I have colonial Brazilians among my matches which have fairly old German (mostly Western Germany, Alsace-Lorraine and German Swiss) ancestry. So its possible that the ethnicity estimates are wrong, but they could be right also. If you don't know all your branches in your tree back to say about 1800, its possible you have distant German ancestors. If you have a tree back to about 1750, its very unlikely you have recent (post 1700) German ancestors in Brazil.
Fair point! Most of my tree goes back to beginning of the 1800's, with some branches going up to more "famous" families of the colonial times. Only found people with typical Iberian surnames, so any German or Swiss ancestry would probably come up via NPE.
If somehow the results fall up on the Swiss-German branch in the L-B374 line, my guess would be that of some German mercenary of the times of Nieuw Holland who stayed on the Northeast. Although I have 20 matches or so with the Swiss genetic group, they are mostly Brazilians of mixed colonial-immigrant background, so the odds of just being 'oldstock' lines in common are quite big.
I do not know exactly my genetic male line beyond 1814, but the strongest candidates are all of Iberian descent.
 
Fair point! Most of my tree goes back to beginning of the 1800's, with some branches going up to more "famous" families of the colonial times. Only found people with typical Iberian surnames, so any German or Swiss ancestry would probably come up via NPE.
If somehow the results fall up on the Swiss-German branch in the L-B374 line, my guess would be that of some German mercenary of the times of Nieuw Holland who stayed on the Northeast. Although I have 20 matches or so with the Swiss genetic group, they are mostly Brazilians of mixed colonial-immigrant background, so the odds of just being 'oldstock' lines in common are quite big.
I do not know exactly my genetic male line beyond 1814, but the strongest candidates are all of Iberian descent.

How many German surname matches in Europe do you have? What's the highest (cM/segments) you got? I think that should be easy to trace back, because the German groups from which Brazilians got most of their ancestry are on average well-tested autosomally. Therefore if you have such ancestors, and they are not being made up by the algorithm, you must have significant matches in that direction.
 
How many German surname matches in Europe do you have? What's the highest (cM/segments) you got? I think that should be easy to trace back, because the German groups from which Brazilians got most of their ancestry are on average well-tested autosomally. Therefore if you have such ancestors, and they are not being made up by the algorithm, you must have significant matches in that direction.

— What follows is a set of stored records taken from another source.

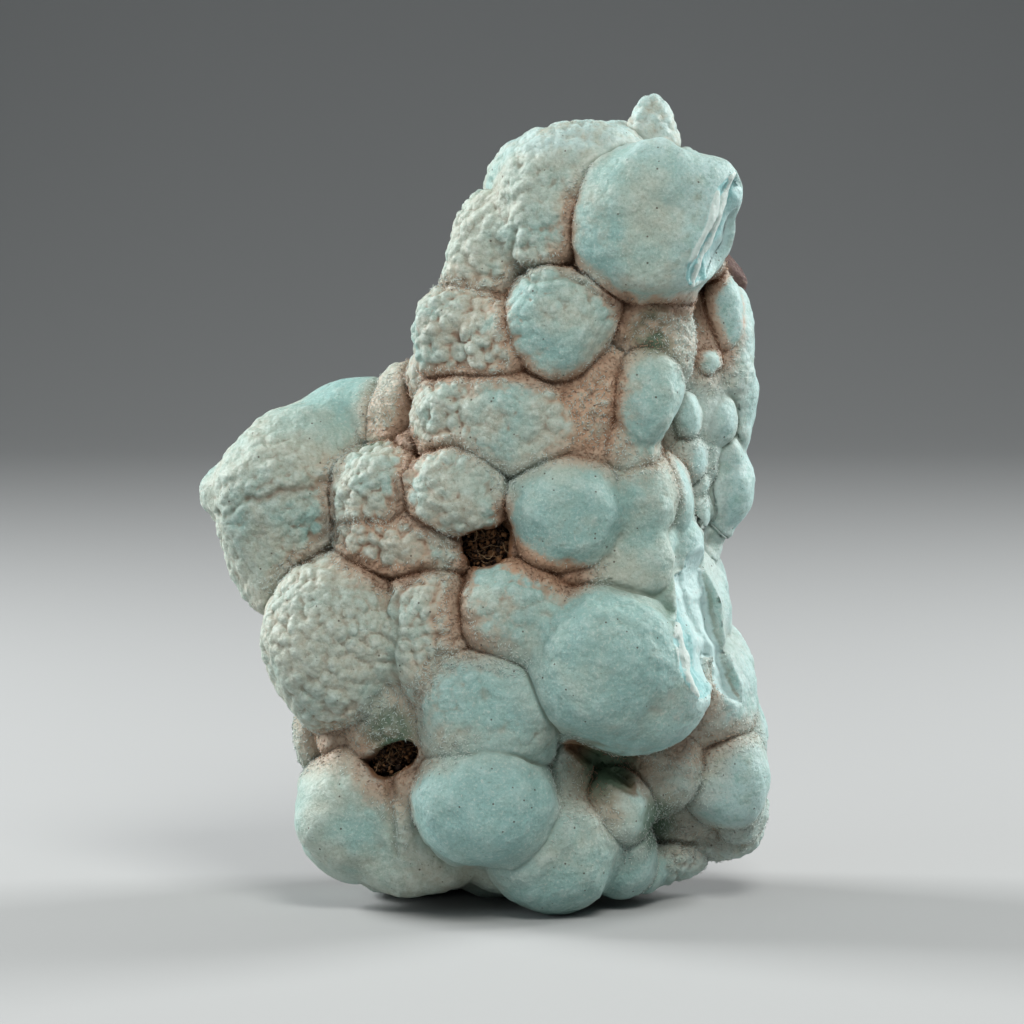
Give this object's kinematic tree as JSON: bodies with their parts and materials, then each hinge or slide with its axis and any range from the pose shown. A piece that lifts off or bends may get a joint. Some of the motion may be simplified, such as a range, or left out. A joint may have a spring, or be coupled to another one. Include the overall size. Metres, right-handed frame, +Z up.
{
  "type": "blue aragonite specimen",
  "caption": "Mineral specimen: a pale blue-green, grape-like crust of tightly packed lobes on a slab of brown host rock, standing upright on its flat underside.",
  "frame": {"origin": "under the middle of the specimen's bounding box, on the surface that it stands on", "axes": "+Z up, from the underside to the broken spike at the top; +X to the right as seen from the lobed face; +Y away from the viewer, from the lobed face to the host rock"},
  "size_m": [0.0864, 0.0602, 0.1209],
  "materials": {
    "aragonite": "matt to silky, finely crystalline, brown-stained in the creases",
    "host_rock": "rough broken rock",
    "earth": "loose, matt, crumbly"
  },
  "bodies": {
    "root": {"aragonite": "aragonite", "host_rock": "host_rock", "upper_pit_earth": "earth", "lower_pit_earth": "earth"}
  },
  "joints": []
}
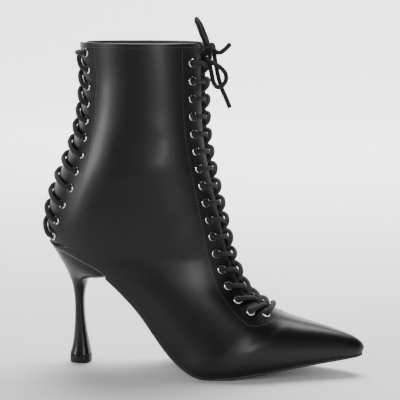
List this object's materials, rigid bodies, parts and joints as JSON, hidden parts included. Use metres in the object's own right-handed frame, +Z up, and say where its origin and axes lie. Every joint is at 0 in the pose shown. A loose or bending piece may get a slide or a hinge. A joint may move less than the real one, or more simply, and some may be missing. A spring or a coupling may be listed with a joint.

Not much matches on Germanic Europe itself. There is some remote matches with Americans (14-15cM at most) with that origin (excluding, of course, those of Azorean descent, because the connection with them is more certain), but that's it. Our Brazilian matches in common are from the regions my paternal great-grandfather came, so they are probably my relatives via my father. But Americans aren't really a good case for this kind of descent, as most of them also have British or other European ancestries. For some reason there's also a lady from Australia in the common matches.
So, the Swiss group 'legitimacy' is tenuous at best, I guess 😅
 
If you have no significant German matches (larger than 15 cM, solid segments out of pile-up zones), you likely don't have recent German ancestry of any sort.
 
If you have no significant German matches (larger than 15 cM, solid segments out of pile-up zones), you likely don't have recent German ancestry of any sort.
Yes, I think so as well. If there is any kind of distant Central European (or Northwestern European, as there is some Englishmen on this branch) descent, it must be back to the aforementioned Nieuw Holland period back in the 1600's. But this is only if B374 come up as positive, and it seems highly unlikely.
I'm more curious about those Y109374 men on Western Iberia. One of the Galician families in it, the Roybal's , came from a very small town in southern Galicia (province of Pontevedra) called Caldas de Reis. Not sure if there was any Roman, Jewish or broadly Eastern Mediterranean settlers on the region.
Maybe it came with southern Iberians to there on the Medieval era.